Paradoxically, the stability described above can only be maintained in an economy where there is a great deal of uncertainty among investors. Typically, the stability itself will lead to the perception of greater certainty as investors look to specific examples as test cases (regardless of the actual significance of these tests) and investors will turn toward a new strategy. It is extremely unlikely that investors will allow the economy to move toward a higher aggregate demand position through their own changes, as this would entail, in the short term, a higher risk position in the context of an average expected investment profit that is close to zero in the long term. In the event that mistakes are made and investors make bad investments, the immediate stimulus effect may roll the economy over to a new equilibrium. If mistakes are not made, investors will precipitate a recession because the opening time periods of the recession will promise them the largest profits. It is likely that some increased investment has occurred in commodities and real estate, further deteriorating the risk position of businesses.
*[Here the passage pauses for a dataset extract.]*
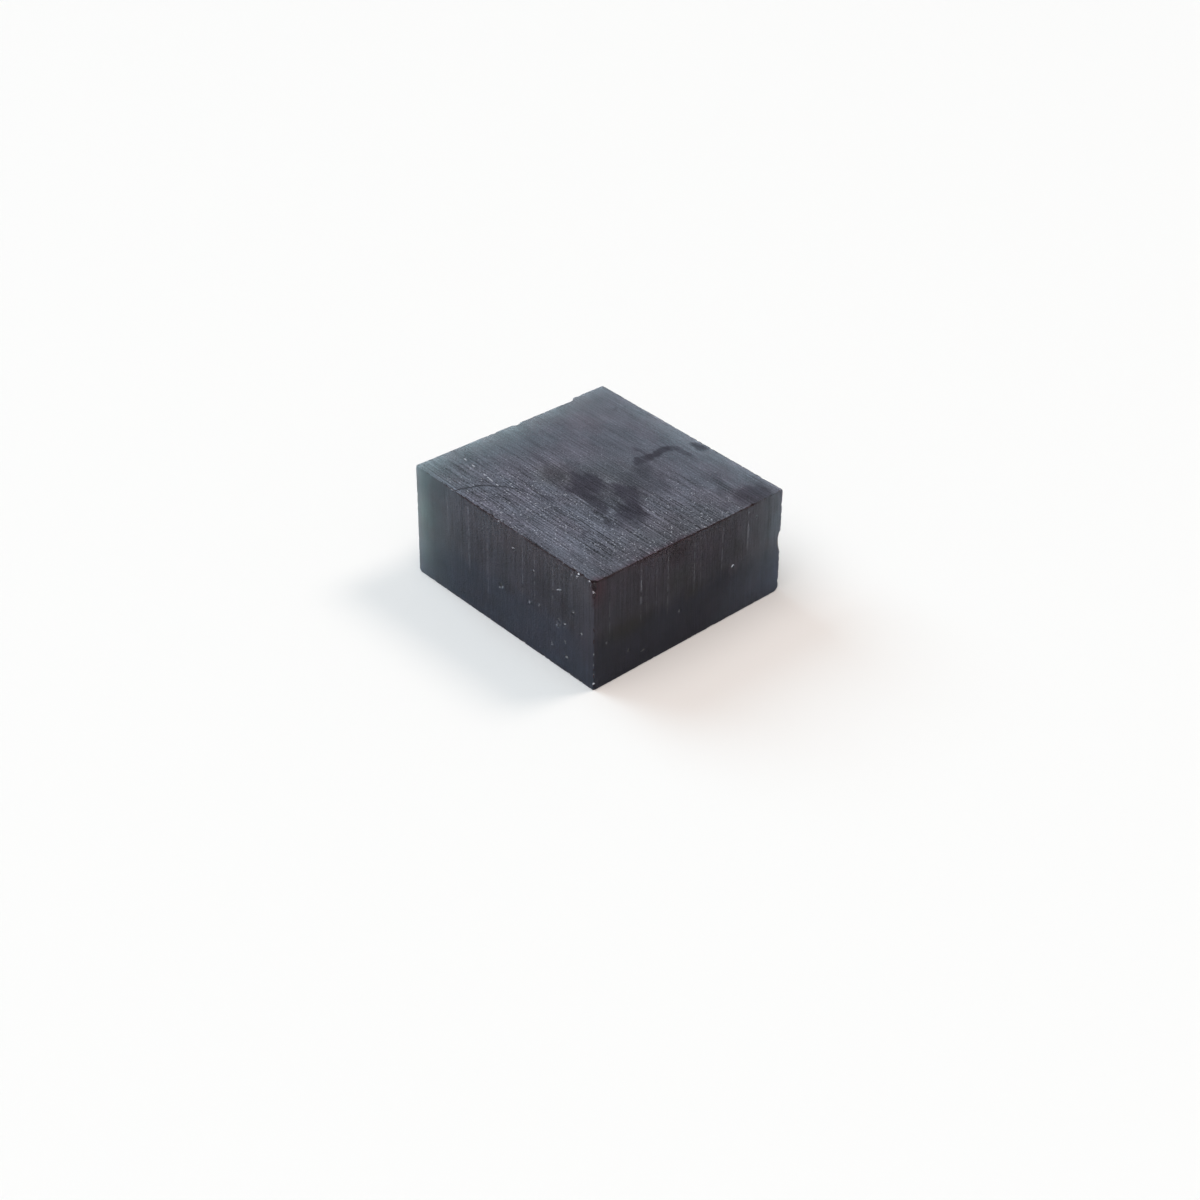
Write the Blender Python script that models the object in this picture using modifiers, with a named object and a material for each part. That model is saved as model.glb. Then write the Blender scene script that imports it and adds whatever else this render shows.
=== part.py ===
"""A sawn block of rough alexandrite: one solid stone with nearly square faces and chipped edges.

Lengths below are in millimetres and the scene is in metres. Left is -X, right is +X, front is -Y
and back is +Y. The stone lies on its flat underside, at Z = 0.
"""

import math
import random

import bmesh
import bpy
from mathutils import Matrix, Vector, noise

MM = 0.001

# Driving dimensions: the block's sides, measured through its middle
WIDTH = 20.0
DEPTH = 21.2
HEIGHT = 9.85

# How far the saw left each face out of square, in degrees. Lean tips a side face inwards at the
# top, and turn swings it in plan. The top falls towards the right and rises towards the back.
LEAN = {"left": 0.35, "right": 0.35, "front": 0.35, "back": 0.25}
TURN = {"left": 0.0, "right": 0.0, "front": 0.55, "back": 0.45}
TOP_FALL_RIGHT = 0.95
TOP_RISE_BACK = 0.55

# The back face was sawn to its last few millimetres and then broke off, which left a lip
LIP_LENGTH = 3.2
LIP_STANDS_OUT = 0.20
LIP_END_ANGLE = 40.0

# Wear that rounds a little every edge sharper than this, in degrees
EDGE_WEAR = 0.05
WORN_EDGE_ANGLE = 30.0

OUTWARD = {
    "left": Vector((-1, 0, 0)),
    "right": Vector((1, 0, 0)),
    "front": Vector((0, -1, 0)),
    "back": Vector((0, 1, 0)),
    "top": Vector((0, 0, 1)),
    "bottom": Vector((0, 0, -1)),
}

# Scoops broken out of an edge: the two faces that meet there, the place along the edge from its
# middle, the length, the depth, and how far the scoop tips towards the first face, in degrees
EDGE_CHIPS = [
    ("left", "front", 4.55, 1.20, 0.26, 0),
    ("left", "front", 3.75, 0.70, 0.13, -20),
    ("left", "front", 2.90, 0.45, 0.07, 15),
    ("left", "front", -1.50, 0.50, 0.07, 10),
    ("left", "front", -2.95, 0.45, 0.08, -10),
    ("left", "front", -4.40, 0.60, 0.10, 0),
    ("right", "front", 1.00, 4.60, 0.20, 10),
    ("right", "front", -0.05, 2.40, 0.27, -10),
    ("right", "front", 3.40, 0.50, 0.08, 0),
    ("back", "top", 0.30, 0.95, 0.29, 12),
    ("back", "top", -0.35, 0.70, 0.10, -15),
    ("back", "top", -2.05, 0.60, 0.19, 0),
    ("back", "top", -5.80, 0.70, 0.12, 20),
    ("left", "top", 5.85, 0.90, 0.11, -20),
    ("left", "top", 4.30, 0.60, 0.08, 15),
    ("left", "top", 1.15, 0.80, 0.12, 25),
    ("left", "top", 0.25, 0.60, 0.10, -10),
    ("left", "top", -4.20, 0.50, 0.08, 15),
    ("left", "top", -8.40, 0.60, 0.10, 25),
    ("left", "top", -9.30, 0.55, 0.12, 20),
    ("front", "top", -8.90, 0.60, 0.08, 15),
    ("front", "top", -1.30, 0.70, 0.07, 20),
    ("front", "top", 6.60, 0.60, 0.08, -15),
]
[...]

Economic recoveries (and the prevention of recessions) generally occur through a combination of four factors:
  1. Increased spending by Governments
  2. Collapse of commodity and real estate markets
  3. Significant expansions in the dollars available to the poorest (perhaps through welfare or other deficit income transfers).
  4. An exogenous increase in the propensity to spend by consumers
Each of these, in sufficient magnitude, will produce a stimulus that has the potential to push the economy back to a new equilibrium.